GoblinSlayer · 2025-10-27T09:34:09 1761557649

I wonder how you see it. Stackful coroutines switch context on syscall in the top stack frame, the deeper frames are regular optimized code, but syscall/sysret is already big context switch. And read/epoll loop has exactly same structure, the point of async programming isn't optimization of computation, but optimization of memory consumption. Performance is determined by features and design (and Electron).

hawk_ · 2025-10-27T08:03:55 1761552235

What do you mean by "buttering the cost of switches", can you elaborate? (I am trying to learn about this topic)

masfuerte · 2025-10-27T10:06:35 1761559595

I think it is

> buttering the cost of switches [over the whole execution time]

The switches get cheaper but the rest of the code gets slower (because it has less flexibility in register allocation) so the cost of the switches is "buttered" (i.e. smeared) over the rest of the execution time.

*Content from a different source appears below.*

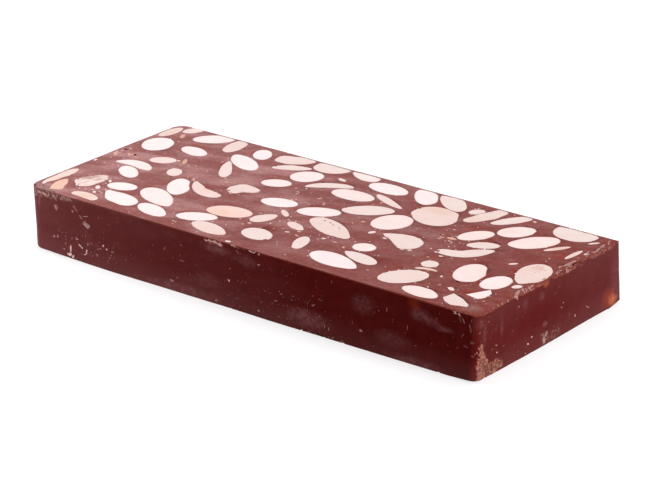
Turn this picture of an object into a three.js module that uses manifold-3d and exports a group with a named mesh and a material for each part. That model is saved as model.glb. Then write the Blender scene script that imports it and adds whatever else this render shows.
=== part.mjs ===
// A bar of chocolate turron: one slab of chocolate, full of whole blanched almonds.
// Its top face is sawn flat, so the almonds there show as pale slices, level with the chocolate.
// Millimetres. X runs along the bar, Y across it, Z up. The bar lies on its flat foot at z = 0.

import * as THREE from 'three';
import { mergeVertices } from 'three/addons/utils/BufferGeometryUtils.js';
import Module from 'manifold-3d';

const wasm = await Module();
wasm.setup();

// The bar
const LENGTH = 200; // of the top face, along X
const WIDTH = 86; // of the top face, along Y
const HEIGHT = 23.5;
const FOOT_OUT = { right: 1, left: -2, back: 1.5, front: 1.5 }; // how far the foot passes the top edge
const CORNER = { frontLeft: 5, frontRight: 2.5, backRight: 1.5, backLeft: 5 }; // radii in plan
const FOOT_ROUND = 1; // rounding where the sides meet the foot

// The almonds
const GAP = 0.3; // all round each almond, in its pocket
const SKIN = 0.4; // chocolate between the side of the bar and the nearest pocket
const DEPTH_SHARE = 0.5; // depth of a kernel below the saw cut, as a share of its width
const DEPTH_LEAST = 1.8;
const DEPTH_MOST = 6;
const FACET = 2.3; // rough length of one facet along a kernel's rim
const FACETS_LEAST = 10;
const FACETS_MOST = 20;
const WALL_SHARE = 0.84; // width left at the shoulder of a kernel
const WALL_DEPTH = 0.6; // depth of that shoulder, as a share of the kernel's depth
const CLEAR = 1; // how far a cutter reaches past what it cuts

const BLANCHED = 0xf3e2dc;
const TOASTED = 0xe6c3b0;

// Each row is one almond: x and y of its middle on the top face, its length, its width, and
// its turn in degrees from X. The last entry, where there is one, says how it differs from an oval:
//   taper  narrows the end that the turn points to, and widens the other
//   point  sharpens that end
//   bend   lifts both ends, in mm, to make a crescent
//   flat   what is left of the width on the side that the bend leaves
//   cut    a straight break, at [direction in degrees, distance from the middle]
//   toast  a browner kernel
const ALMONDS = [
  // along the front edge
  [-97.4, -28.3, 20.5, 4.4, 92, {}],
  [-91.1, -35.7, 13.6, 5.6, 118, { taper: 0.3, toast: true }],
  [-85.5, -25, 15.5, 9.2, 75, { taper: 0.1 }],
  [-72.2, -22.6, 12.2, 8, 15, {}],
  [-65, -32.3, 18.4, 9.2, 165, { taper: 0.2, point: 0.2 }],
  [-54.8, -22.9, 21.2, 10, -28, { taper: 0.2, point: 0.3 }],
  [-48, -34, 16, 7.8, -20, { taper: 0.1 }],
  [-31.2, -29.4, 15.2, 8.2, 27, {}],
  [-20.2, -35.3, 16.8, 7.8, -12, { taper: 0.1, point: 0.2 }],
  [-24.9, -18.4, 17.8, 10.6, 14, { toast: true }],
  [-11.3, -15.7, 11.6, 6.5, 70, { taper: 0.2, point: 0.2 }],
  [-3.4, -29.4, 13.4, 9.8, -15, {}],
  [32.8, -32.3, 21.8, 10, -9, { taper: 0.2, point: 0.3 }],
  [38.6, -25, 16.8, 6.8, 166, { taper: 0.2, point: 0.3 }],
  [33.9, -16.4, 9.2, 8, 15, {}],
  [60.4, -29.7, 18.5, 12, 50, {}],
  [72.8, -37.5, 15.3, 8.8, -6, { flat: 0.8 }],
  [76.4, -13, 17.3, 11, -78, {}],
  [88.3, -15, 13.8, 9.5, 85, {}],

  // down the middle
  [-83.8, -3.2, 17, 9.6, 0, { flat: 0.2, bend: -1.2 }],
  [-80.7, -9.4, 13.6, 7, -37, {}],
  [-55.8, -9.9, 17, 8.8, -57, {}],
  [-46, -7, 19, 5.8, -23, { taper: -0.3, bend: 2 }],
  [-35.7, 1.7, 12.3, 9.2, 35, {}],
  [-16.6, -0.2, 14.8, 8.6, 14, {}],
  [0.5, 1, 16.6, 9, 27, {}],
  [13.3, -8.8, 23, 9.8, -24, { taper: 0.1, point: 0.2 }],
  [40.3, -3.6, 17.5, 12.4, 172, { taper: 0.2, point: 0.3, cut: [232, 3] }],
  [64.1, 1.2, 19.8, 6.8, 39, { bend: 2.6 }],
  [65.7, 10.6, 11.6, 6, 30, {}],
  [93.9, -1.3, 20.3, 11.4, -79, { taper: 0.15, point: 0.3 }],

  // along the back edge
  [-97.2, 34.2, 13, 5, 87, {}],
  [-92.1, 20.4, 15.2, 12, -73, {}],
  [-78.6, 37.7, 16.8, 9, 38, {}],
  [-76, 22.8, 13, 7.5, -12, {}],
  [-67.1, 36.5, 15, 6.8, -82, {}],
  [-53.1, 35.6, 11.5, 7.4, -57, {}],
  [-53, 24.7, 18.4, 8.5, -30, {}],
  [-53.7, 14.6, 16.8, 4.4, -57, { taper: -0.25 }],
  [-39.4, 38.1, 16, 8.4, 28, { taper: 0.15 }],
  [-35.5, 31, 15.4, 4.6, 30, {}],
  [-30, 14.9, 12, 8, 25, {}],
  [-25.3, 27.1, 13, 11.4, 50, {}],
  [-23.2, 40.2, 15, 11.6, 20, {}],
  [-12.5, 24.3, 18.6, 4.8, 33, { bend: -1.8 }],
  [-8.9, 42, 16, 8.8, -28, {}],
  [-0.1, 22, 18, 9.6, 3, {}],
  [6.2, 35.2, 17.8, 9.6, -3, {}],
  [13.5, 13.1, 18.6, 9.4, 35, {}],
  [21.8, 37.2, 17, 8.6, -55, {}],
  [27.1, 8.9, 16.8, 13.5, 75, {}],
  [33.1, 38.2, 18.8, 8.4, -39, {}],
  [35.7, 23.1, 19.8, 16, -33, {}],
  [50.4, 34.6, 19.5, 6.5, 72, { taper: -0.1 }],
  [60.2, 36.6, 17, 5.6, 60, {}],
  [58.1, 16.5, 14.6, 8.2, 60, {}],
  [67.3, 28, 14.4, 10, 55, {}],
  [78.2, 23.6, 19, 10.6, 55, {}],
  [84.9, 39.6, 17.4, 14.4, 0, {}],
];

const chocolate = new THREE.MeshStandardMaterial({ color: 0x5c2a26, roughness: 0.42, metalness: 0 });
const blanched = new THREE.MeshStandardMaterial({ color: BLANCHED, roughness: 0.6, metalness: 0 });
const toasted = new THREE.MeshStandardMaterial({ color: TOASTED, roughness: 0.6, metalness: 0 });

function solidOf(geometry) {
  const bare = geometry.clone();
  bare.deleteAttribute('normal');
  bare.deleteAttribute('uv');
  const merged = mergeVertices(bare, 1e-4);
  return new wasm.Manifold(new wasm.Mesh({
    numProp: 3,
    vertProperties: new Float32Array(merged.attributes.position.array),
    triVerts: new Uint32Array(merged.index.array),
  }));
}

function geometryOf(solid) {
  const mesh = solid.getMesh();
  const geometry = new THREE.BufferGeometry();
  geometry.setAttribute('position', new THREE.BufferAttribute(new Float32Array(mesh.vertProperties), 3));
  geometry.setIndex(new THREE.BufferAttribute(new Uint32Array(mesh.triVerts), 1));
  const faceted = geometry.toNonIndexed();
  faceted.computeVertexNormals();
  return faceted;
}

// Moves every corner of a geometry: change is a function that edits one THREE.Vector3.
function reshape(geometry, change) {
  const places = geometry.attributes.position;
  const point = new THREE.Vector3();
  for (let i = 0; i < places.count; i++) {
    point.fromBufferAttribute(places, i);
    change(point);
    places.setXYZ(i, point.x, point.y, point.z);
  }
  return geometry;
}

// The plan of the top face, drawn in by `inset` all round.
function topPlan(inset) {
  const x = LENGTH / 2 - inset;
  const y = WIDTH / 2 - inset;
  const plan = new THREE.Shape();
  const corners = [
    [x, -y, CORNER.frontRight, -90],
    [x, y, CORNER.backRight, 0],
    [-x, y, CORNER.backLeft, 90],
    [-x, -y, CORNER.frontLeft, 180],
  ];
  for (const [cornerX, cornerY, fullRadius, start] of corners) {
    const radius = Math.max(fullRadius - inset, 0.5);
    const centreX = cornerX - Math.sign(cornerX) * radius;
    const centreY = cornerY - Math.sign(cornerY) * radius;
    const from = THREE.MathUtils.degToRad(start);
    plan.absarc(centreX, centreY, radius, from, from + Math.PI / 2, false);
  }
  plan.closePath();
  return plan;
}

// The slab of chocolate before it has pockets. Its sides lean out to the foot, or in on the left.
function slab() {
  const body = new THREE.ExtrudeGeometry(topPlan(FOOT_ROUND), {
    depth: HEIGHT,
    curveSegments: 5,
    bevelSize: FOOT_ROUND,
    bevelThickness: FOOT_ROUND,
    bevelSegments: 3,
  });
  body.translate(0, 0, FOOT_ROUND);
  reshape(body, (p) => {
    const fall = 1 - p.z / HEIGHT;
    const toRight = p.x / LENGTH + 0.5;
    const toBack = p.y / WIDTH + 0.5;
    p.x += fall * THREE.MathUtils.lerp(-FOOT_OUT.left, FOOT_OUT.right, toRight);
    p.y += fall * THREE.MathUtils.lerp(-FOOT_OUT.front, FOOT_OUT.back, toBack);
  });
  const waste = new THREE.BoxGeometry(2 * LENGTH, 2 * WIDTH, HEIGHT);
  waste.translate(0, 0, 1.5 * HEIGHT);
  return solidOf(body).subtract(solidOf(waste));
}

// The space that almonds may fill: inside the sides of the bar by `inset`, at any height.
function inside(inset) {
  const space = new THREE.ExtrudeGeometry(topPlan(inset), {
    depth: 2 * HEIGHT,
    curveSegments: 5,
    bevelEnabled: false,
  });
  return solidOf(space);
}

// The part of one kernel under the saw cut, grown all round by `grow`, up to `rise` above the cut.
function kernel([x, y, length, width, turn, form], grow, rise) {
  const { taper = 0, point = 0, bend = 0, flat = 1, cut } = form;
  const halfLength = length / 2 + grow;
  const halfWidth = width / 2 + grow;
  const depth = THREE.MathUtils.clamp(DEPTH_SHARE * width, DEPTH_LEAST, DEPTH_MOST) + grow;
  const facets = THREE.MathUtils.clamp(2 * Math.round(length / FACET), FACETS_LEAST, FACETS_MOST);
  const profile = [
    new THREE.Vector2(0, -depth),
    new THREE.Vector2(WALL_SHARE, -WALL_DEPTH * depth),
    new THREE.Vector2(1, 0),
  ];
  if (rise > 0) profile.push(new THREE.Vector2(1, rise));
  profile.push(new THREE.Vector2(0, rise));
  const body = new THREE.LatheGeometry(profile, facets);
  body.rotateX(Math.PI / 2);
  reshape(body, (p) => {
    const reach = Math.hypot(p.x, p.y);
    if (reach < 1e-6) {
      p.set(0, -bend / 2, p.z);
      return;
    }
    const c = p.x / reach;
    const s = p.y / reach;
    const side = s < 0 ? flat : 1;
    const sharp = 1 + point * (1 + c) / 2;
    const across = Math.sign(s) * Math.abs(s) ** sharp * (1 - taper * c) * side;
    p.x = reach * c * halfLength;
    p.y = reach * across * halfWidth + bend * ((reach * c) ** 2 - 0.5);
  });
  body.rotateZ(THREE.MathUtils.degToRad(turn));
  body.translate(x, y, HEIGHT);
  let solid = solidOf(body);
  if (cut) {
    const [direction, distance] = cut;
    const size = 2 * length;
    const waste = new THREE.BoxGeometry(size, size, size);
    waste.translate(distance + grow + size / 2, 0, 0);
    waste.rotateZ(THREE.MathUtils.degToRad(direction));
    waste.translate(x, y, HEIGHT);
    solid = solid.subtract(solidOf(waste));
  }
  return solid;
}

// All pieces are drawn about the middle of the top face, then set so that the
// middle of the whole bar's box stands over the origin.
const bar = new THREE.Group();
bar.position.x = -FOOT_OUT.right / 2;

const pocketSpace = inside(SKIN);
const almondSpace = inside(SKIN + GAP);
let block = slab();

ALMONDS.forEach((row, index) => {
  const pocket = kernel(row, GAP, CLEAR).intersect(pocketSpace);
  block = block.subtract(pocket);
  const almond = kernel(row, 0, 0).intersect(almondSpace);
  const mesh = new THREE.Mesh(geometryOf(almond), row[5].toast ? toasted : blanched);
  mesh.name = `almond_${String(index + 1).padStart(2, '0')}`;
  bar.add(mesh);
});

const blockMesh = new THREE.Mesh(geometryOf(block), chocolate);
blockMesh.name = 'chocolate_block';
bar.add(blockMesh);

export default bar;
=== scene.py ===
# %% [markdown]
# # Chocolate turron
# A turron is a flat block of chocolate with whole almonds in it. This one is
# about 20 cm long. It was poured into a mould, and its top was sliced off
# with a saw, so the top shows the almonds cut through, and the sides show
# nothing but moulded chocolate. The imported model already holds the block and
# its 59 large almonds at their true places. This script dresses them: it
# loads the model as a fixed frame, and everything else is placed from it.

# %% Frame
import math
import random

import bmesh
import bpy
from mathutils import Matrix, Vector
from mathutils.bvhtree import BVHTree


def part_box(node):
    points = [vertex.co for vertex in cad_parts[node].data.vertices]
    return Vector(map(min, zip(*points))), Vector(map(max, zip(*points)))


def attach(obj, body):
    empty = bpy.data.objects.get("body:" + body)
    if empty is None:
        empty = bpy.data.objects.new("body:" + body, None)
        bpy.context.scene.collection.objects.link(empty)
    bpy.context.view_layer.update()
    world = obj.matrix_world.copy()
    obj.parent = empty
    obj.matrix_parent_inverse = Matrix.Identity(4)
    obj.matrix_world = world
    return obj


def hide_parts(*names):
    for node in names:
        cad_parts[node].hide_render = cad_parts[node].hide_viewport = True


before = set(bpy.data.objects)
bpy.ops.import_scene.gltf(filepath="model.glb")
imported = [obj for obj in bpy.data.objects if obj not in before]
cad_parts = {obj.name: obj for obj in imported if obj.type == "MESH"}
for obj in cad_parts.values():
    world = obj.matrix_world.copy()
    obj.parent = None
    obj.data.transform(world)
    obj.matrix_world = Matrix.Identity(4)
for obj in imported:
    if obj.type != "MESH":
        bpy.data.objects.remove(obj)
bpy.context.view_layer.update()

MM = 0.001
BLOCK_LOW, BLOCK_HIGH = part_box("chocolate_block")
TOP = BLOCK_HIGH.z
KERNELS = sorted(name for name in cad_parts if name.startswith("almond_"))
print("block from", [round(c / MM, 1) for c in BLOCK_LOW],
      "to", [round(c / MM, 1) for c in BLOCK_HIGH], "mm,", len(KERNELS), "almonds")

# %% [markdown]
# ## Camera
# The block is seen from its front right, from a little above, with a long
# lens, so its edges run almost parallel. The camera is placed by the way it
# looks: an azimuth round the block, an elevation above the floor, and a point
# that it looks at.

# %% Camera
AZIMUTH, ELEVATION, ROLL = (math.radians(d) for d in (37.58, 21.67, 0.17))
LOOKS_AT = Vector((-11.44, 19.53, 0.22)) * MM
DISTANCE = 1.0735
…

But I don't think this argument holds water. The surrounding code can use whatever registers it wants. In the worst case it saves and restores all of them, which is what a standard context switch does anyway. In other words, this can be better and is never worse.

ori_b · 2025-10-27T17:19:40 1761585580

Which, with store forwarding, can be shockingly cheap. You may not actually be hitting L1, and if you are, you're probably not hitting it synchronously.

https://easyperf.net/blog/2018/03/09/Store-forwarding

and, section 15.10 of https://www.agner.org/optimize/microarchitecture.pdf

loeg · 2025-10-27T19:59:12 1761595152

Are you talking about context switching every handful of cycles? This is going to be extremely inefficient even with store forwarding.

ori_b · 2025-10-28T09:48:16 1761644896

Sure, and so is calling a function every handful of cycles. That's a big part of why compilers inline.

Either you're context switching often enough that store forwarding helps, or you're not spending a lot of time context switching. Either way, I would expect that you aren't waiting on L1: you put the write into a queue and move on.